[Requirements] Copy nothing but the lines below running from the line containing "Model this object" through the line containing "flap_lip = 21; // [14:1:28]", both end lines included.

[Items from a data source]
____________________

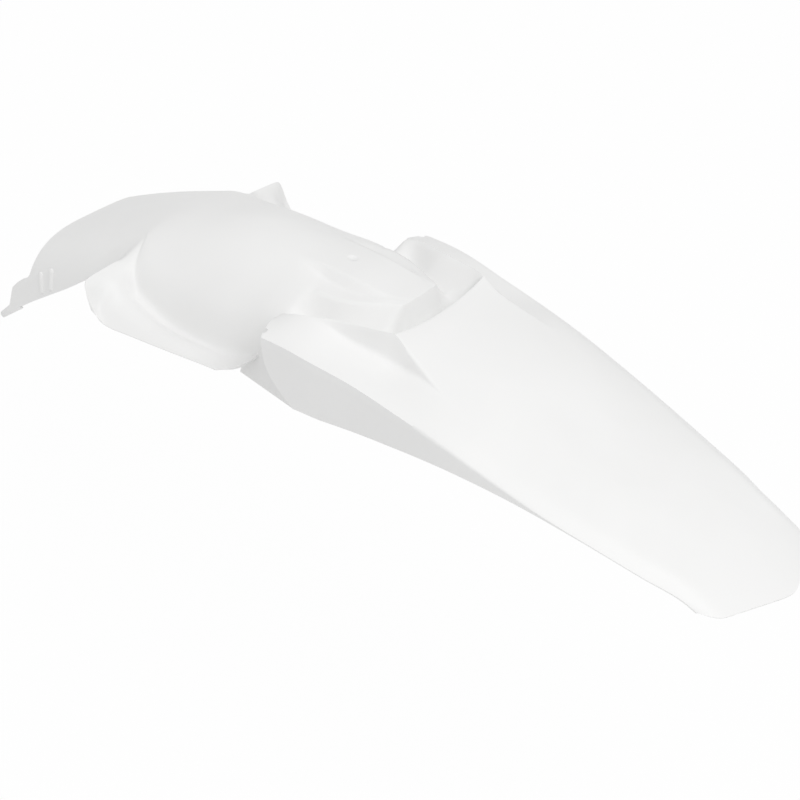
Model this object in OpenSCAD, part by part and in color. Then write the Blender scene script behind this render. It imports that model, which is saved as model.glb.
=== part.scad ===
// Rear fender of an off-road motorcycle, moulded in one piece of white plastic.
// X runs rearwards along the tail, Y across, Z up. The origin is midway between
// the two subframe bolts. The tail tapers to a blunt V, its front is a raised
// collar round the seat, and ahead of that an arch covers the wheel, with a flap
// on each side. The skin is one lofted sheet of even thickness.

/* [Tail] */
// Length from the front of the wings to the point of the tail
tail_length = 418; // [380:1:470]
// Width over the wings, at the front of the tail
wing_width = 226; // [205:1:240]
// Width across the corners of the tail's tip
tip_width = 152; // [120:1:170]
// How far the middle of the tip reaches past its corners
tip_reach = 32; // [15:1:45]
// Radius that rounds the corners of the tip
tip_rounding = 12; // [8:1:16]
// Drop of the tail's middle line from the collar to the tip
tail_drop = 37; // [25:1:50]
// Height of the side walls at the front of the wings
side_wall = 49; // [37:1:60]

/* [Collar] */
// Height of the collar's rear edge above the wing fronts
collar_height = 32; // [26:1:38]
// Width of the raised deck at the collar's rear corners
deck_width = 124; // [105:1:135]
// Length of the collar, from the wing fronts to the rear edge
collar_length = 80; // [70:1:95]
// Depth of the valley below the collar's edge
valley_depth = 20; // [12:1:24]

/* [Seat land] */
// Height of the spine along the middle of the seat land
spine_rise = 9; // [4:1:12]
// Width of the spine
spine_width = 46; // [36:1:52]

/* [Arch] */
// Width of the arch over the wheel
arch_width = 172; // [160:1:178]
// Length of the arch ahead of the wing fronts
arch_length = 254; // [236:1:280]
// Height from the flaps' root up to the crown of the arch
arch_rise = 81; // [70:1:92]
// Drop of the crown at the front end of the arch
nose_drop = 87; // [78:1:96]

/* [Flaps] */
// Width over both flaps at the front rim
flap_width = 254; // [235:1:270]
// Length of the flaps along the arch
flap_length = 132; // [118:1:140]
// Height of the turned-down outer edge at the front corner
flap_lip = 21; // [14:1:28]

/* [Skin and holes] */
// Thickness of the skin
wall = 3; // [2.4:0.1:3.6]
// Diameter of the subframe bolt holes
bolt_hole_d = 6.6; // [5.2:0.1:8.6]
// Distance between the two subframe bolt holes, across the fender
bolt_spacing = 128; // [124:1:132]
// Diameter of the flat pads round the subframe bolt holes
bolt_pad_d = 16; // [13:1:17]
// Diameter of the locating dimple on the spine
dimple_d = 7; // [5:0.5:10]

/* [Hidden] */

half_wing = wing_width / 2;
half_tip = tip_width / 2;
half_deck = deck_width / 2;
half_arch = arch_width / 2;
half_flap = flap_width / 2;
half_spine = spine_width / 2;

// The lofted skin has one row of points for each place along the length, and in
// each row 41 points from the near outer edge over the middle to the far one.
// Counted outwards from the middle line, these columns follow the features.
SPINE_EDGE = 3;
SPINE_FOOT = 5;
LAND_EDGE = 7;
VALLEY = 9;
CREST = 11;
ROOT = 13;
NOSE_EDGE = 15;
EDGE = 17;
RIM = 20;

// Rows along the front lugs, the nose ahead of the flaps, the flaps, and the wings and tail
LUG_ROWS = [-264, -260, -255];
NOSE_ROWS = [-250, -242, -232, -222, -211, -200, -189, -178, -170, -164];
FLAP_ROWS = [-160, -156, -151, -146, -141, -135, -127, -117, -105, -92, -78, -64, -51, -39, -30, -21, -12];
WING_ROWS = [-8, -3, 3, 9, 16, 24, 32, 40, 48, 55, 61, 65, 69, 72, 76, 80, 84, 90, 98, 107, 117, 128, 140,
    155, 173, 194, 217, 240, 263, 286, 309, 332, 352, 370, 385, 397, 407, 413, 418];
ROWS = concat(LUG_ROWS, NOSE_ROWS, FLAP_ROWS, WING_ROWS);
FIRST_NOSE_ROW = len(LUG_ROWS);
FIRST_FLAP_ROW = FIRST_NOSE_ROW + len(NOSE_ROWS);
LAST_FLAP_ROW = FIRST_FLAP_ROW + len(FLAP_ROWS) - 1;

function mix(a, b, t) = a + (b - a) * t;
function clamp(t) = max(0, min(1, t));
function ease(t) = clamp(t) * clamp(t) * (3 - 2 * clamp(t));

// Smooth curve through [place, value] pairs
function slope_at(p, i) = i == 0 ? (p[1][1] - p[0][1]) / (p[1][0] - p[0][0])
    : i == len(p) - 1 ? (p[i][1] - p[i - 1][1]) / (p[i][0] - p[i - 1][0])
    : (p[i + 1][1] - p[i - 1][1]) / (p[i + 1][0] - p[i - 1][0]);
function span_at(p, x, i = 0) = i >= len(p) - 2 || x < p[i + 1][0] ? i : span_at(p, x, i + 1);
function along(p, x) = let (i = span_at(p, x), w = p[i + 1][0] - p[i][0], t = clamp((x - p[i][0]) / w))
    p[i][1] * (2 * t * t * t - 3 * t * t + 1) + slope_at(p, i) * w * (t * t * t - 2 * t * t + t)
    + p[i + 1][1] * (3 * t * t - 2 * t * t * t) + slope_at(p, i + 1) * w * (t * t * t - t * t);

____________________

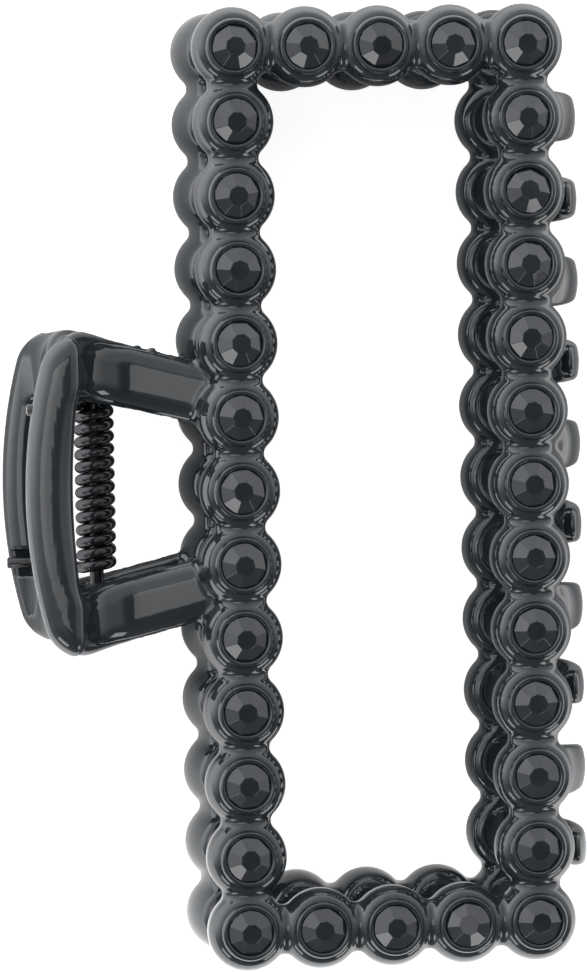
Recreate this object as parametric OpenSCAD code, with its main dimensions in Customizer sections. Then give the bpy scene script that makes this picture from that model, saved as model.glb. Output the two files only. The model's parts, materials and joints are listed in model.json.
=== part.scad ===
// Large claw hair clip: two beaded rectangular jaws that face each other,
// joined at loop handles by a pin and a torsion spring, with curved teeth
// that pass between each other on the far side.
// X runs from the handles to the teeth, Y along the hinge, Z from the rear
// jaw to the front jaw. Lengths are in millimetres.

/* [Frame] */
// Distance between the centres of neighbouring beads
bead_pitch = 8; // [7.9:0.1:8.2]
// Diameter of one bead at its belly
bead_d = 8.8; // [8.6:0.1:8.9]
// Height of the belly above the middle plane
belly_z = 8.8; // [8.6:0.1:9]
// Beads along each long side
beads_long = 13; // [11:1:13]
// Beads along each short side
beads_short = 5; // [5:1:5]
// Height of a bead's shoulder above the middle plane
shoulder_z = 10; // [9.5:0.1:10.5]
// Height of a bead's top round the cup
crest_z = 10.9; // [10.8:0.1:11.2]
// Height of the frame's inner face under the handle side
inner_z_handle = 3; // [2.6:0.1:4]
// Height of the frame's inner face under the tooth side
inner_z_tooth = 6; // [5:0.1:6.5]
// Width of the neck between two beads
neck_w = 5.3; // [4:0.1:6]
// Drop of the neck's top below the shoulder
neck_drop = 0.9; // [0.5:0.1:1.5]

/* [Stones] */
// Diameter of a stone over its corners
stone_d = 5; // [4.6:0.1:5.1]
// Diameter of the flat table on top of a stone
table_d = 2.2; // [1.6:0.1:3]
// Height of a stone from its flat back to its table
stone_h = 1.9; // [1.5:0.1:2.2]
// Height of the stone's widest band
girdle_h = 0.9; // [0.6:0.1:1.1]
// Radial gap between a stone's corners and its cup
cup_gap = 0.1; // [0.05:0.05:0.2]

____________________

[In response]
Model this object in OpenSCAD, part by part and in color. Then write the Blender scene script behind this render. It imports that model, which is saved as model.glb.
=== part.scad ===
// Rear fender of an off-road motorcycle, moulded in one piece of white plastic.
// X runs rearwards along the tail, Y across, Z up. The origin is midway between
// the two subframe bolts. The tail tapers to a blunt V, its front is a raised
// collar round the seat, and ahead of that an arch covers the wheel, with a flap
// on each side. The skin is one lofted sheet of even thickness.

/* [Tail] */
// Length from the front of the wings to the point of the tail
tail_length = 418; // [380:1:470]
// Width over the wings, at the front of the tail
wing_width = 226; // [205:1:240]
// Width across the corners of the tail's tip
tip_width = 152; // [120:1:170]
// How far the middle of the tip reaches past its corners
tip_reach = 32; // [15:1:45]
// Radius that rounds the corners of the tip
tip_rounding = 12; // [8:1:16]
// Drop of the tail's middle line from the collar to the tip
tail_drop = 37; // [25:1:50]
// Height of the side walls at the front of the wings
side_wall = 49; // [37:1:60]

/* [Collar] */
// Height of the collar's rear edge above the wing fronts
collar_height = 32; // [26:1:38]
// Width of the raised deck at the collar's rear corners
deck_width = 124; // [105:1:135]
// Length of the collar, from the wing fronts to the rear edge
collar_length = 80; // [70:1:95]
// Depth of the valley below the collar's edge
valley_depth = 20; // [12:1:24]

/* [Seat land] */
// Height of the spine along the middle of the seat land
spine_rise = 9; // [4:1:12]
// Width of the spine
spine_width = 46; // [36:1:52]

/* [Arch] */
// Width of the arch over the wheel
arch_width = 172; // [160:1:178]
// Length of the arch ahead of the wing fronts
arch_length = 254; // [236:1:280]
// Height from the flaps' root up to the crown of the arch
arch_rise = 81; // [70:1:92]
// Drop of the crown at the front end of the arch
nose_drop = 87; // [78:1:96]

/* [Flaps] */
// Width over both flaps at the front rim
flap_width = 254; // [235:1:270]
// Length of the flaps along the arch
flap_length = 132; // [118:1:140]
// Height of the turned-down outer edge at the front corner
flap_lip = 21; // [14:1:28]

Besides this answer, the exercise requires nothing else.